# eheim classic 2217 or eheim 2075 pro 3?



## Mferko

trying to decide which to get... the classic cuz its proven itself and theres no possible way to bypass the meda, or the pro3 for slightly higher flow rate and prefilter/easier to clean but i did a quick search on here and it seems some people have had issues with the pro 3's, and the design seems that bypass could be an issue am i wrong?

i appreciate your input, sorta leaning towards the cheaper/proven classic model so tell me if you think its worth spending the extra money or not


----------



## The Guy

I'm running 2075 pro 3 ultra G it's supposed to be the 2nd generation filter eheim built that has dealt with the problems of the first model so I'm told, No problems with it so far touch wood. cheers Laurie


----------



## Mferko

is that from J and L?


----------



## hp10BII

As much as I love my 2217's, I hate my 2026 and 2028's. I don't have any experience with any of the Pro 3's.

2217 parts are for an eheim, easy to get, less components to break down. Just had to replace parts due to regular wear and tear.

2026/2028 have more "stuff" to go wrong. Had 1/2 a 75 gallon tank empty out on me because the main sealing ring leaked. Plastic parts that snapped off - hardly regular wear and tear.

Not saying that the Pro 3's are as unreliable. My buddy bought the first Pro 3 model several years ago and runs like a clock. I'm sure eheim worked on the deficiencies of the Pro 2's in designing the Pro 3's. But, still many moving parts compared to the classics.

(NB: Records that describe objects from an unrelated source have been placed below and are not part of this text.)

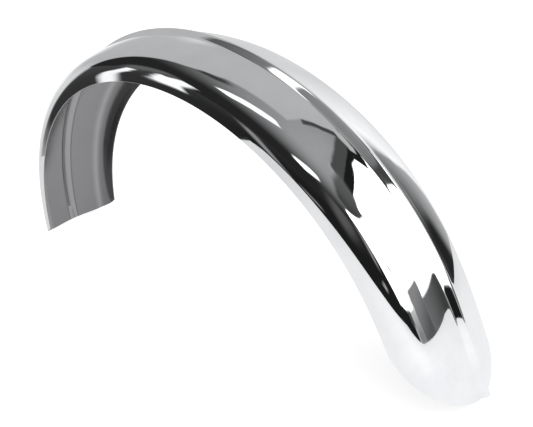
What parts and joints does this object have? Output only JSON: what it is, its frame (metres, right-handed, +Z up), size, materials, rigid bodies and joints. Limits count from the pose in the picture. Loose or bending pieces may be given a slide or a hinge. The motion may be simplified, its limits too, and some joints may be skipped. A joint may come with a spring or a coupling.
{
  "type": "motorcycle fender",
  "caption": "One-piece pressed steel mudguard with a crowned section, a raised centre bead, a square-cut front end and a rounded tail.",
  "frame": {"origin": "centre of the bounding box's footprint, on the level surface that the two ends stand on", "axes": "+Z up, +X towards the tail, Y across the guard; the arc lies in the XZ plane"},
  "size_m": [0.7416, 0.127, 0.3262],
  "materials": {
    "chrome_sheet": "polished outside, duller satin plating inside"
  },
  "bodies": {
    "root": {"fender": "chrome_sheet"}
  },
  "joints": []
}
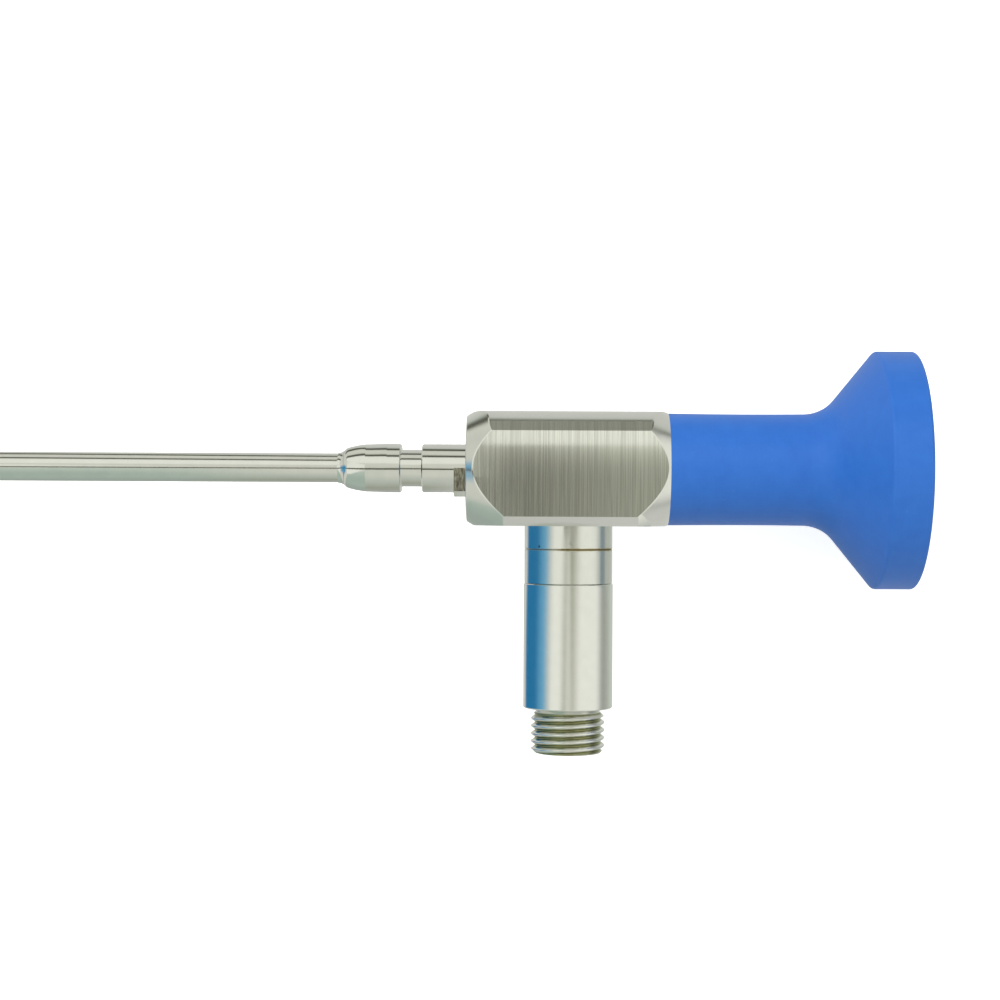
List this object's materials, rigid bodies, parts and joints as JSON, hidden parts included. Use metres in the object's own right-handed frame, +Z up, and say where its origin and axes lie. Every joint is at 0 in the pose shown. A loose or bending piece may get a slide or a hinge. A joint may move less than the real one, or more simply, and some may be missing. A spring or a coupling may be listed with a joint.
{
  "type": "rigid endoscope",
  "caption": "Rigid rod-lens endoscope lying at rest: slim steel shaft with oblique tip, lock hub, brushed steel body with side light post, blue grip and flared eyecup.",
  "frame": {"origin": "centre of the footprint's box, on the surface that the scope lies on", "axes": "+X along the shaft towards the eyepiece, seen from above; -Y roughly along the light post; +Z up. The scope rests on its tip, the rim's front edge and the end of the light post."},
  "size_m": [0.2188, 0.055, 0.0326],
  "materials": {
    "polished_steel": "polished stainless steel",
    "brushed_body": "brushed stainless steel",
    "satin_post": "turned satin stainless steel",
    "blue_plastic": "satin blue plastic",
    "optical_glass": "polished optical glass",
    "fibre_glass": "ground and polished fibre ends",
    "seal_rubber": "black elastomer",
    "black_stop": "blackened metal"
  },
  "bodies": {
    "root": {"body_block": "brushed_body", "bundle_sleeve": "polished_steel", "centring_collar": "black_stop", "distal_window": "optical_glass", "eyecup": "blue_plastic", "eyepiece_window": "optical_glass", "fibre_bundle": "fibre_glass", "field_stop": "black_stop", "light_inlet_rod": "optical_glass", "light_post_base": "polished_steel", "light_post_connector": "polished_steel", "light_post_ring": "polished_steel", "light_post_sleeve": "satin_post", "lock_hub": "polished_steel", "objective_lens_front": "optical_glass", "objective_lens_rear": "optical_glass", "objective_spacer": "polished_steel", "ocular_lens_front": "optical_glass", "ocular_lens_rear": "optical_glass", "ocular_retainer": "black_stop", "ocular_seal_front": "seal_rubber", "ocular_seal_rear": "seal_rubber", "ocular_spacer": "black_stop", "ocular_tube": "satin_post", "optic_tube": "polished_steel", "rod_lens_1": "optical_glass", "rod_lens_2": "optical_glass", "rod_lens_3": "optical_glass", "rod_lens_4": "optical_glass", "rod_lens_5": "optical_glass", "rod_lens_6": "optical_glass", "rod_spacer_1": "polished_steel", "rod_spacer_2": "polished_steel", "rod_spacer_3": "polished_steel", "rod_spacer_4": "polished_steel", "rod_spacer_5": "polished_steel", "rod_spacer_6": "polished_steel", "shaft_ferrule": "polished_steel", "shaft_tube": "polished_steel", "tip_prism": "optical_glass", "window_ring": "satin_post"}
  },
  "joints": []
}
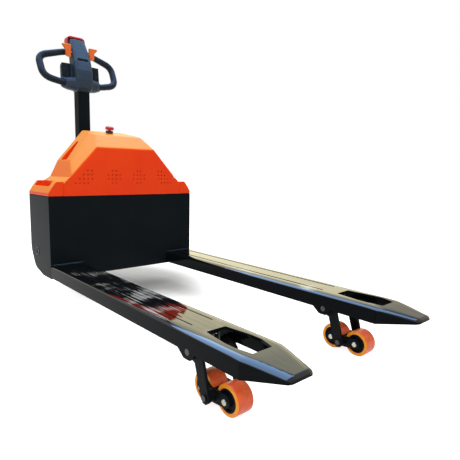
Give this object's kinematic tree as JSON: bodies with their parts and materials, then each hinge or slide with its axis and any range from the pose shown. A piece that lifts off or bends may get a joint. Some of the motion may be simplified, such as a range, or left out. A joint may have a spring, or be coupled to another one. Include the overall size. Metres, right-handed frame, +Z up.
{
  "type": "electric pallet truck",
  "caption": "Walk-behind electric pallet truck with tandem load wheels, lift linkage, steered drive wheel and sprung tiller.",
  "frame": {"origin": "on the floor under the middle of the bounding box", "axes": "+Z up, forks point towards -Y, +X across the truck"},
  "size_m": [0.685, 1.7846, 1.2415],
  "materials": {
    "black_paint": "gloss black powder coat",
    "orange_cover": "moulded, satin gloss",
    "polyurethane": "cast polyurethane, satin",
    "black_casting": "black painted casting",
    "head_plastic": "moulded, fine grain",
    "grip_rubber": "matte",
    "lever_orange": "moulded",
    "signal_red": "moulded",
    "steel": "turned, dull zinc",
    "chrome": "hard chrome",
    "dark_steel": "oiled dark steel",
    "motor_grey": "satin grey enamel",
    "black_plastic": "moulded, fine grain",
    "battery_grey": "moulded"
  },
  "bodies": {
    "drive_frame": {"drive_frame": "black_paint", "lift_cylinder": "dark_steel", "turntable_bearing": "steel"},
    "chassis": {"battery_box": "black_paint", "lift_guides": "black_paint", "fork_left": "black_paint", "fork_right": "black_paint", "cover": "orange_cover", "corner_cap_left": "orange_cover", "corner_cap_right": "orange_cover", "stop_base": "black_plastic", "battery": "battery_grey", "controller": "motor_grey", "hydraulic_unit": "motor_grey", "lift_ram": "chrome", "arm_pin_left": "steel", "arm_pin_right": "steel"},
    "stop_button": {"stop_button": "signal_red"},
    "torsion_shaft": {"torsion_shaft": "dark_steel"},
    "lever_roller": {"lever_roller": "steel"},
    "drive_head": {"drive_housing": "motor_grey", "drive_motor": "motor_grey", "motor_brake": "dark_steel", "motor_cover": "black_plastic", "tiller_base": "black_paint", "tiller_pin": "steel", "tiller_spring": "steel"},
    "drive_wheel": {"drive_hub": "black_casting", "drive_tyre": "polyurethane"},
    "tiller": {"tiller_tube": "black_paint", "head_housing": "head_plastic", "hand_loop_left": "grip_rubber", "hand_loop_right": "grip_rubber", "side_pad_left": "grip_rubber", "side_pad_right": "grip_rubber"},
    "throttle": {"throttle": "lever_orange"},
    "belly_button": {"belly_button": "signal_red"},
    "lift_button": {"lift_button": "grip_rubber"},
    "lower_button": {"lower_button": "grip_rubber"},
    "horn_button": {"horn_button": "grip_rubber"},
    "push_rod_left": {"push_rod_left": "dark_steel"},
    "load_arm_left": {"load_arm_left": "black_casting"},
    "bogie_left": {"bogie_left": "black_casting", "axle_front_left": "steel", "axle_rear_left": "steel"},
    "load_wheel_front_left": {"load_hub_front_left": "black_casting", "load_tyre_front_left": "polyurethane"},
    "load_wheel_rear_left": {"load_hub_rear_left": "black_casting", "load_tyre_rear_left": "polyurethane"},
    "push_rod_right": {"push_rod_right": "dark_steel"},
    "load_arm_right": {"load_arm_right": "black_casting"},
    "bogie_right": {"bogie_right": "black_casting", "axle_front_right": "steel", "axle_rear_right": "steel"},
    "load_wheel_front_right": {"load_hub_front_right": "black_casting", "load_tyre_front_right": "polyurethane"},
    "load_wheel_rear_right": {"load_hub_rear_right": "black_casting", "load_tyre_rear_right": "polyurethane"}
  },
  "joints": [
    {"name": "lift", "type": "slide", "parent": "drive_frame", "child": "chassis", "axis": [0, 0, 1], "range_m": [-0.105, 0]},
    {"name": "steer", "type": "hinge", "parent": "drive_frame", "child": "drive_head", "pos_m": [0, 0.7607, 0.24], "axis": [0, 0, 1], "range_deg": [-90, 90]},
    {"name": "drive_spin", "type": "hinge", "parent": "drive_head", "child": "drive_wheel", "pos_m": [0, 0.7607, 0.105], "axis": [1, 0, 0], "continuous": true},
    {"name": "tiller_tilt", "type": "hinge", "parent": "drive_head", "child": "tiller", "pos_m": [0, 0.7983, 0.6], "axis": [-1, 0, 0], "range_deg": [0, 75], "stiffness_Nm_per_rad": 16, "springref_deg": -20.05},
    {"name": "throttle_turn", "type": "hinge", "parent": "tiller", "child": "throttle", "pos_m": [0, 0.8088, 1.15], "axis": [1, 0, 0], "range_deg": [-25, 25], "stiffness_Nm_per_rad": 0.8},
    {"name": "belly_press", "type": "slide", "parent": "tiller", "child": "belly_button", "axis": [0, -0.2487, -0.9686], "range_m": [0, 0.008], "stiffness_N_per_m": 900, "springref_m": -0.004},
    {"name": "lift_press", "type": "slide", "parent": "tiller", "child": "lift_button", "axis": [0, -1, 0], "range_m": [0, 0.002], "stiffness_N_per_m": 500, "springref_m": -0.002},
    {"name": "lower_press", "type": "slide", "parent": "tiller", "child": "lower_button", "axis": [0, -1, 0], "range_m": [0, 0.002], "stiffness_N_per_m": 500, "springref_m": -0.002},
    {"name": "horn_press", "type": "slide", "parent": "tiller", "child": "horn_button", "axis": [0, -1, 0], "range_m": [0, 0.002], "stiffness_N_per_m": 500, "springref_m": -0.002},
    {"name": "stop_press", "type": "slide", "parent": "chassis", "child": "stop_button", "axis": [0, 0.1725, -0.985], "range_m": [0, 0.004], "stiffness_N_per_m": 900, "springref_m": -0.003},
    {"name": "shaft_turn", "type": "hinge", "parent": "chassis", "child": "torsion_shaft", "pos_m": [0, 0.4207, 0.19835], "axis": [1, 0, 0], "range_deg": [0, 62.7]},
    {"name": "roller_spin", "type": "hinge", "parent": "torsion_shaft", "child": "lever_roller", "pos_m": [0, 0.5071, 0.14585], "axis": [1, 0, 0], "continuous": true},
    {"name": "push_rod_left_slide", "type": "slide", "parent": "chassis", "child": "push_rod_left", "axis": [0, 1, 0], "range_m": [0, 0.0334]},
    {"name": "load_arm_left_swing", "type": "hinge", "parent": "chassis", "child": "load_arm_left", "pos_m": [-0.2725, -0.5893, 0.139], "axis": [1, 0, 0], "range_deg": [-62.7, 0]},
    {"name": "bogie_left_level", "type": "hinge", "parent": "load_arm_left", "child": "bogie_left", "pos_m": [-0.2725, -0.6463, 0.038], "axis": [1, 0, 0], "range_deg": [0, 62.7]},
    {"name": "load_wheel_front_left_spin", "type": "hinge", "parent": "bogie_left", "child": "load_wheel_front_left", "pos_m": [-0.2725, -0.6911, 0.04], "axis": [1, 0, 0], "continuous": true},
    {"name": "load_wheel_rear_left_spin", "type": "hinge", "parent": "bogie_left", "child": "load_wheel_rear_left", "pos_m": [-0.2725, -0.6016, 0.04], "axis": [1, 0, 0], "continuous": true},
    {"name": "push_rod_right_slide", "type": "slide", "parent": "chassis", "child": "push_rod_right", "axis": [0, 1, 0], "range_m": [0, 0.0334]},
    {"name": "load_arm_right_swing", "type": "hinge", "parent": "chassis", "child": "load_arm_right", "pos_m": [0.2725, -0.5893, 0.139], "axis": [1, 0, 0], "range_deg": [-62.7, 0]},
    {"name": "bogie_right_level", "type": "hinge", "parent": "load_arm_right", "child": "bogie_right", "pos_m": [0.2725, -0.6463, 0.038], "axis": [1, 0, 0], "range_deg": [0, 62.7]},
    {"name": "load_wheel_front_right_spin", "type": "hinge", "parent": "bogie_right", "child": "load_wheel_front_right", "pos_m": [0.2725, -0.6911, 0.04], "axis": [1, 0, 0], "continuous": true},
    {"name": "load_wheel_rear_right_spin", "type": "hinge", "parent": "bogie_right", "child": "load_wheel_rear_right", "pos_m": [0.2725, -0.6016, 0.04], "axis": [1, 0, 0], "continuous": true}
  ],
  "couplings": [
    {"joint": "shaft_turn", "follows": "lift", "rad_per_m": -10.395},
    {"joint": "push_rod_left_slide", "follows": "lift", "ratio": -0.31638},
    {"joint": "load_arm_left_swing", "follows": "lift", "rad_per_m": 10.395},
    {"joint": "bogie_left_level", "follows": "lift", "rad_per_m": -10.395},
    {"joint": "push_rod_right_slide", "follows": "lift", "ratio": -0.31638},
    {"joint": "load_arm_right_swing", "follows": "lift", "rad_per_m": 10.395},
    {"joint": "bogie_right_level", "follows": "lift", "rad_per_m": -10.395}
  ]
}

If I had to decide, I'd go with the classics for now and pick up a Pro 3 a few years down the road after it's had time to build a reliability record. 

Just like buying a car, I'd never buy a brand new model year but others jump on the chance...different strokes.


----------



## doogie

Hi, I have a 2217 on my 72G and really like it, quiet, simple, and does a good job. This came with the media, I ran the white polishing pad initially and then changed it over to a blue pad. Simply put it's an easy peasy filter.
D


----------



## charles

i ran and setup a few Pro3 2080, not the pro3e 2080. Love this filter. I am using one myself. Go with a single Pro3 2080. You will like it.


----------



## crazy72

Two Pro 3 filters here. 2073 and 2075. No problem whatsoever with either of them. Would buy again.


----------



## bonsai dave

right now I'm currently running a 2262 on my 170 and a 2228 on my wife's 90 gallon tank. The 2228 is over 10 years old. I also have 2 , 2080 and they are great filters . I use to have 2075 and 2215 both great filters. You can't go wrong with eheim . I have a heard of a few people who have been running their classic filter for over 20 years now.


----------



## tony1928

The 2080 is an absolute monster of a filter. I saw the box today at J&L and I swear its about 3 feet tall. 2262 is a cool setup too with the external pump. I only have a 2075 pro 3 now and it is deadly silent. I have to place my hand on it to even tell that its running.


----------



## The Guy

I bought my 2075 at King ed


----------



## ninez

I think Mike wants one for his 125G.
Will 2217 or 2075 be enough for 125G?


----------



## Mferko

theyre both rated for > 150 but i think rgardless i would end up getting a second one on boxing day (tank will be vry understocked at first)


----------



## 2wheelsx2

tony1928 said:


> The 2080 is an absolute monster of a filter. I saw the box today at J&L and I swear its about 3 feet tall. 2262 is a cool setup too with the external pump. I only have a 2075 pro 3 now and it is deadly silent. I have to place my hand on it to even tell that its running.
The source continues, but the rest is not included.